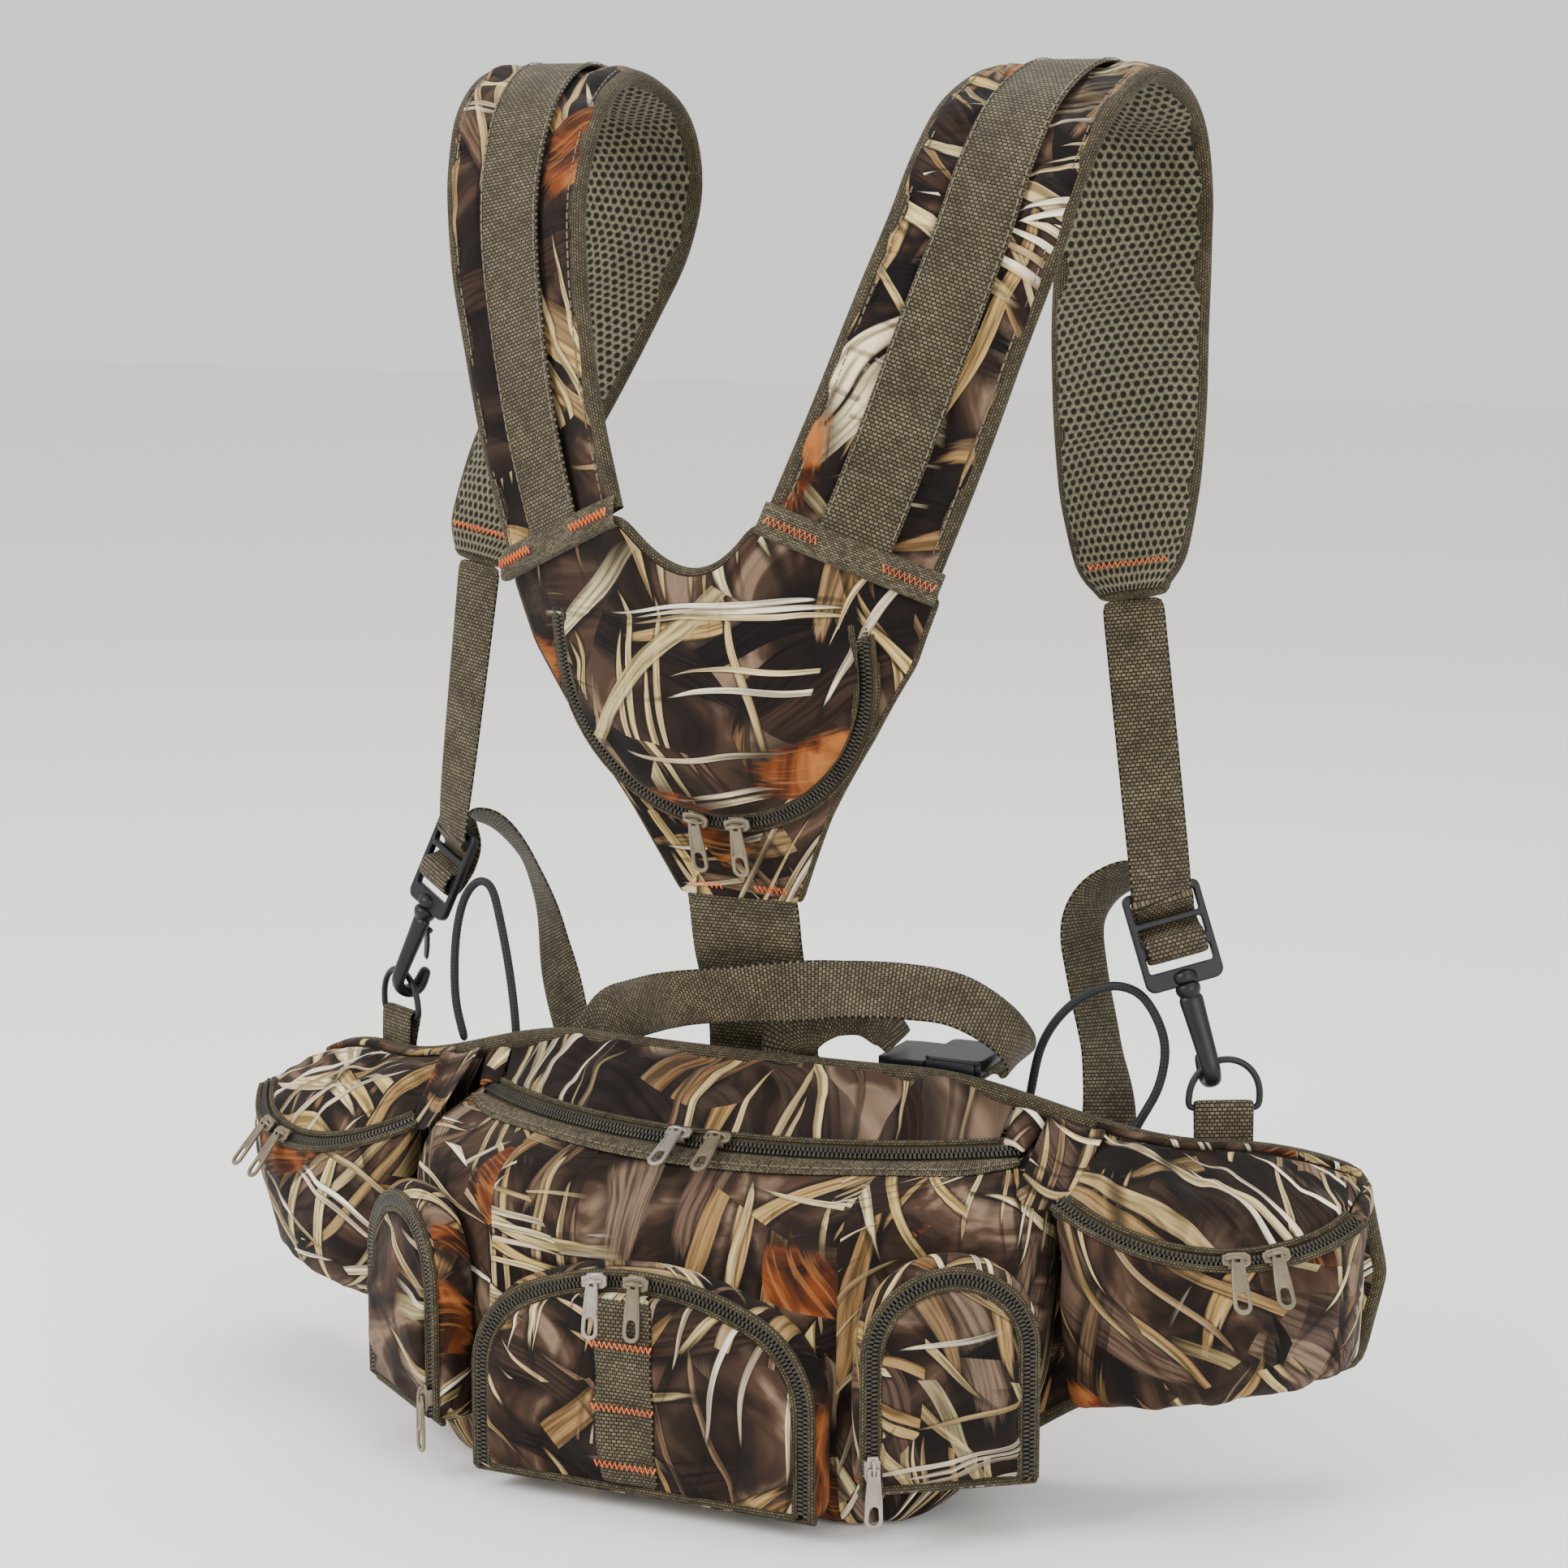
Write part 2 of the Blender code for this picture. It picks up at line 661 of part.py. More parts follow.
def make_strap_webbing(word, side):
    """From the pad down to the adjuster, round its bars and off as a loose tail."""
    along, across, inward = hook_frame(side)
    at = mirrored(ADJUSTER_AT, side)
    start = mirrored(Vector(STRAP_POINTS[-1]), side) + Vector((side * 0.0004, -0.0006, -0.0016))
    knots = [start]
    for share in (0.33, 0.66, 0.88):
        knots.append(start.lerp(at - along * 0.012 - inward * 0.0034, share))
    for down, inside in (
        (-0.0125, -0.0034), (-0.0090, -0.0030), (-0.0062, 0.0004), (-0.0036, 0.0034), (0.0, 0.0034),
        (0.0032, 0.0008), (0.0052, -0.0028), (0.0092, -0.0036), (0.0124, -0.0028), (0.0136, 0.0004),
        (0.0118, 0.0044), (0.0040, 0.0068), (-0.0080, 0.0078),
    ):
        knots.append(at + along * down + inward * inside)
    knots += [Vector(p) for p in TAILS[side]]
    path = smooth_path(knots, 64)
    start_across = Vector((math.cos(math.radians(14)), side * math.sin(math.radians(14)), 0.05))
    widths = [start_across, start_across.lerp(across, 0.5)] + [across] * 7
    if side < 0:
        widths += [Vector((0.70, -0.60, 0.4)), Vector((0.60, -0.75, 0.3)), Vector((0.90, -0.40, 0.10))]
        widths += [Vector((0.93, -0.35, 0))]
    else:
        widths += [Vector((0.75, 0.60, -0.3)), Vector((0.45, 0.90, 0.0)), Vector((0.30, 0.95, 0.10))]
        widths += [Vector((0.90, 0.40, 0))]
    ribbon(f"strap_webbing_{word}", path, widths, (WEB, WEB), WEB_THICK, WEBBING)


def make_adjuster(word, side):
    """Ladder frame with three bars over an open slot, and the eye that the hook swivels in."""
    along, across, _ = hook_frame(side)
    at = mirrored(ADJUSTER_AT, side)
    outer = []
    half = 0.0158
    for x, y, start in ((half - 0.003, 0.0215, 0), (-half + 0.003, 0.0215, 90)):
        outer += arc_points(x, y, 0.003, start, start + 90, 2)
    for x, y, start in ((-half + 0.003, -0.0122, 180), (half - 0.003, -0.0122, 270)):
        outer += arc_points(x, y, 0.003, start, start + 90, 2)
    slots = []
    for low, high in ((-0.0118, -0.0030), (-0.0004, 0.0066), (0.0110, 0.0176)):
        slots.append([(-0.0132, low), (-0.0132, high), (0.0132, high), (0.0132, low)])
    plate(f"adjuster_{word}", [outer] + slots, 0.0026, PLASTIC, (across, along), at)


def make_hook(word, side):
    along, across, inward = hook_frame(side)
    top = mirrored(ADJUSTER_AT, side) + along * 0.0252
    bend = 0.0060
    shaft = [top + along * d for d in (0.0, 0.004, 0.010, 0.018, 0.026, 0.033)]
    base = shaft[-1] + inward * bend
    for a in (0.52, 1.05, 1.57, 2.09, 2.62, 3.14):
        shaft.append(base + bend * (-inward * math.cos(a) + along * math.sin(a)))
    shaft += [shaft[-1] - along * d for d in (0.003, 0.006)]
    tube(f"snap_hook_{word}", shaft, 0.0028, PLASTIC, origin=top, resolution=2)
    foot = top + along * 0.0085 + inward * 0.0040
    tip = foot + along * 0.0145 + inward * 0.0058
    mid = (foot + tip) / 2
    run = (tip - foot).normalized()
    side_way = run.cross(across)
    size = (0.0040, 0.0150, 0.0014)
    rounded_box(f"hook_gate_{word}", size, (across, run, side_way), mid, PLASTIC, foot, 0.0004)


def wing_axes(side):
    """Across the wing and outward from it."""
    turn = math.radians(28)
    across = Vector((math.cos(turn), side * math.sin(turn), 0))
    return across, Vector((side * math.sin(turn), -math.cos(turn), 0))


def make_d_ring(word, side):
    """A wire D standing in a folded webbing tab sewn behind the end pouch."""
    across, out = wing_axes(side)
    bar = mirrored(D_RING_AT, side)
    tilt = (Vector((side * 0.05, 0, 1))).normalized()
    half = 0.0142
    points = [bar + across * x for x in (-half, -half / 3, half / 3, half)]
    points += [bar + across * half + tilt * 0.005]
    for k in range(1, 8):
        a = math.pi * k / 8
        points.append(bar + tilt * 0.005 + across * half * math.cos(a) + tilt * 0.0152 * math.sin(a))
    points += [bar - across * half + tilt * 0.005]
    tube(f"d_ring_{word}", points, 0.0015, STEEL, origin=bar, closed=True, resolution=1)
    foot = TAB_FOOT - bar.z
    loop = [bar + out * 0.0030 + Vector((0, 0, foot)), bar + out * 0.0032 + Vector((0, 0, foot / 2))]
    for k in range(5):
        a = math.pi * k / 4
        loop.append(bar + out * 0.0028 * math.cos(a) + Vector((0, 0, 0.0028 * math.sin(a))))
    loop += [bar + out * 0.0002 + Vector((0, 0, foot / 2)), bar + out * 0.0006 + Vector((0, 0, foot))]
    ribbon(f"d_ring_tab_{word}", loop, [across, across], (WEB - 0.001, WEB - 0.001), WEB_THICK, WEBBING)


# Elastic tie loops standing at the back edge
LOOPS = {
    "left": (
        (-0.1500, 0.0690, 0.1480), (-0.1548, 0.0700, 0.1660),
        (-0.1550, 0.0710, 0.1900), (-0.1520, 0.0730, 0.2080),
        (-0.1455, 0.0740, 0.2170), (-0.1385, 0.0740, 0.2150),
        (-0.1335, 0.0730, 0.2000), (-0.1285, 0.0710, 0.1800),
        (-0.1245, 0.0680, 0.1620), (-0.1215, 0.0645, 0.1450),
    ),
    "right": (
        (0.1080, 0.0790, 0.1480), (0.1120, 0.0800, 0.1690),
        (0.1205, 0.0790, 0.1836), (0.1320, 0.0790, 0.1938),
        (0.1447, 0.0790, 0.1987), (0.1564, 0.0800, 0.1943),
        (0.1649, 0.0800, 0.1781), (0.1635, 0.0790, 0.1601),
        (0.1560, 0.0760, 0.1440), (0.1500, 0.0705, 0.1300),
    ),
}


def make_elastic_loops():
    for word, route in LOOPS.items():
        tube(f"elastic_loop_{word}", smooth_path(route, 30), 0.0020, CORD)


# Spine webbing and the waist belt, which is folded up and clipped behind the top edge
def make_spine():
    path = smooth_path(
        [
            (0, 0.0352, 0.2298), (0, 0.0410, 0.2050), (0, 0.0500, 0.1850),
            (0, 0.0545, 0.1680), (0, 0.0535, 0.1450),
            (0, 0.0488, 0.1200), (0, 0.0475, 0.0900),
        ],
        15,
    )
    ribbon("spine_webbing", path, [Vector((1, 0, 0))] * 2, (SPINE_WEB, SPINE_WEB), WEB_THICK, WEBBING)


def behind(x, z, off=0.0022):
    """A point on the wearer's side of the back panel, further off where the wings turn."""
    return Vector((x, back_y(x) + PAD + off + 0.012 * abs(x), z))


def make_belt():
    sewn = ((-0.226, 0.088), (-0.190, 0.090), (-0.150, 0.096), (-0.115, 0.112))
    left = [behind(x, z, 0.0024) for x, z in sewn]
    left += [Vector(p) for p in (
        (-0.0930, 0.0620, 0.1420), (-0.0778, 0.0610, 0.1651),
        (-0.0568, 0.0510, 0.1754), (-0.0285, 0.0345, 0.1858),
        (0.0012, 0.0295, 0.1915), (0.0316, 0.0310, 0.1958),
        (0.0525, 0.0330, 0.1980), (0.0724, 0.0370, 0.1980),
        (0.0913, 0.0420, 0.1952), (0.1060, 0.0500, 0.1850),
        (0.1110, 0.0580, 0.1745), (0.1085, 0.0640, 0.1668),
        (0.0993, 0.0655, 0.1652),
    )]
    across = [Vector(v) for v in (
        (0, 0, 1), (0, 0, 1), (0.2, 0.05, 1), (0.2, 0.1, 1), (0, -0.3, 0.9), (0, -0.2, 0.9), (0, 0.5, 0.8),
        (0.1, 0.6, 0.7), (0.1, 0.8, 0.5), (0.1, 0.95, 0.2), (0, 1, 0.1),
    )]
    ribbon("belt_webbing_left", smooth_path(left, 46), across, (WEB, WEB), WEB_THICK, WEBBING)
    right = [Vector(p) for p in (
        (0.0560, 0.0655, 0.1692), (0.0500, 0.0640, 0.1760),
        (0.0440, 0.0560, 0.1850), (0.0350, 0.0445, 0.1862),
        (0.0240, 0.0430, 0.1800), (0.0165, 0.0445, 0.1700),
        (0.0170, 0.0475, 0.1600), (0.0270, 0.0488, 0.1490),
    )]
    right += [behind(x, z, 0.0028) for x, z in (
        (0.050, 0.136), (0.064, 0.120), (0.080, 0.110), (0.110, 0.098),
        (0.140, 0.092), (0.175, 0.088), (0.200, 0.086),
        (0.226, 0.084),
    )]
    across = [Vector(v) for v in (
        (0, 1, 0.2), (0, 0.9, 0.4), (0, 0.5, 0.85), (-0.1, 0, 1),
        (-0.6, 0, 0.75), (-0.95, 0, 0.3), (-0.95, 0, -0.3),
        (-0.6, 0, -0.8), (-0.4, 0, -0.9), (-0.2, 0, -1),
        (0, 0, -1), (0, 0, -1), (0, 0, -1), (0, 0, -1), (0, 0, -1),
        (0, 0, -1),
    )]
    ribbon("belt_webbing_right", smooth_path(right, 46), across, (WEB, WEB), WEB_THICK, WEBBING)


BUCKLE_Y = 0.0655
BUCKLE_Z = 0.1650


def make_buckle():
    """Side-release buckle: the socket takes the plug's two sprung arms."""
    axes = (Vector((1, 0, 0)), Vector((0, 1, 0)))
    at = Vector((0, BUCKLE_Y, BUCKLE_Z))
    bm = bmesh.new()
    outer = rectangle_ring(0.0735, 0.0980, 0.0165, 0.0042)
    inner = rectangle_ring(0.0735, 0.0905, 0.0145, 0.0024)
    made = [[bm.verts.new(at + p) for p in ring] for ring in (outer[1], outer[0], inner[0], inner[1])]
    for low, high in zip(made, made[1:]):
        for i in range(4):
            bm.faces.new((low[i], low[(i + 1) % 4], high[(i + 1) % 4], high[i]))
    bm.faces.new(made[0])
    bm.faces.new(made[3])
    bmesh.ops.recalc_face_normals(bm, faces=bm.faces)
    mesh = bpy.data.meshes.new("buckle_socket")
    bm.to_mesh(mesh)
    bm.free()
    keep("buckle_socket", mesh, PLASTIC, at + Vector((0.085, 0, 0)))
    outline = [
        (0.0530, -0.0140), (0.0600, -0.0155), (0.0725, -0.0155),
        (0.0740, -0.0135), (0.0850, -0.0130), (0.0860, -0.0085),
        (0.0750, -0.0090), (0.0750, -0.0030), (0.0840, -0.0020),
        (0.0840, 0.0020), (0.0750, 0.0030), (0.0750, 0.0090),
        (0.0860, 0.0085), (0.0850, 0.0130), (0.0740, 0.0135),
        (0.0725, 0.0155), (0.0600, 0.0155), (0.0530, 0.0140),
    ]
    plate("buckle_plug", [outline], 0.0036, PLASTIC, axes, at)


def rectangle_ring(near, far, half, thick):
    """Four corners at each end of a box that runs along X."""
    corners = ((-half, -thick), (half, -thick), (half, thick), (-half, thick))
    return [[Vector((x, y, z)) for y, z in corners] for x in (near, far)]


def build():
    make_back_panel()
    make_main_bag()
    make_main_lid()
    make_front_pockets()
    make_yoke()
    make_spine()
    make_sliders()
    make_elastic_loops()
    make_belt()
    make_buckle()
    for word, side in (("left", -1), ("right", 1)):
        make_end_pouch(word, side)
        make_strap(word, side)
        make_strap_webbing(word, side)
        make_adjuster(word, side)
        make_hook(word, side)
        make_d_ring(word, side)


build()
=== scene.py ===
# %% [markdown]
# # A camouflage waist pack on a padded shoulder harness
# The model comes in two halves. The frame, loaded below, holds the true sizes, the joints and
# every solid. This script dresses that frame: it sews cloth, webbing and zips around it and paints
# them. We start by loading the frame and keeping its box, because cloth may only stand a little
# proud of it.

import math

import bmesh
import bpy
from mathutils import Matrix, Vector, noise


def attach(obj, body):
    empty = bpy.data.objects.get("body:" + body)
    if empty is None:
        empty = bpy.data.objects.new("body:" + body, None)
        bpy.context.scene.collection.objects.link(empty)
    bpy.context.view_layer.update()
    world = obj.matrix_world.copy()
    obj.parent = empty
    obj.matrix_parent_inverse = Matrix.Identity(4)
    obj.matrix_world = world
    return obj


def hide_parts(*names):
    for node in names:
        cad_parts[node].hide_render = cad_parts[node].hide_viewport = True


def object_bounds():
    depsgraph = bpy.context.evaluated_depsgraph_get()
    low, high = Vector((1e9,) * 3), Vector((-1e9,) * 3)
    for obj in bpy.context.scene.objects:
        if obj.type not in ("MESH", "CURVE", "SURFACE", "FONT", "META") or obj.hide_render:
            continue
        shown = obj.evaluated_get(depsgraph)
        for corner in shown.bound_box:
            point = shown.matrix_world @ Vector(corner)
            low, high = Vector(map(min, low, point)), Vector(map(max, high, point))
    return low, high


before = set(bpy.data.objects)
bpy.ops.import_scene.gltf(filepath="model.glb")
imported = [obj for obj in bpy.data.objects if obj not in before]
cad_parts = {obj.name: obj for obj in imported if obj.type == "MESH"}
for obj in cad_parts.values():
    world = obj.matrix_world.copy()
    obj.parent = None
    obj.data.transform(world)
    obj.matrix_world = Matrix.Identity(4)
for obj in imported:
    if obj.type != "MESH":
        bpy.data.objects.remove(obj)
CAD_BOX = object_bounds()
SIDES = (("left", -1), ("right", 1))
UP = Vector((0, 0, 1))
AHEAD = Vector((0, 1, 0))  # the way the wearer faces
RIGHT = Vector((1, 0, 0))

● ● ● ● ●

* [TASK TO COMPLETE]: In the material above, show every line where the word "empty" turns up.

* [OUTPUT BELOW]:
    empty = bpy.data.objects.get("body:" + body)
    if empty is None:
        empty = bpy.data.objects.new("body:" + body, None)
        bpy.context.scene.collection.objects.link(empty)
    obj.parent = empty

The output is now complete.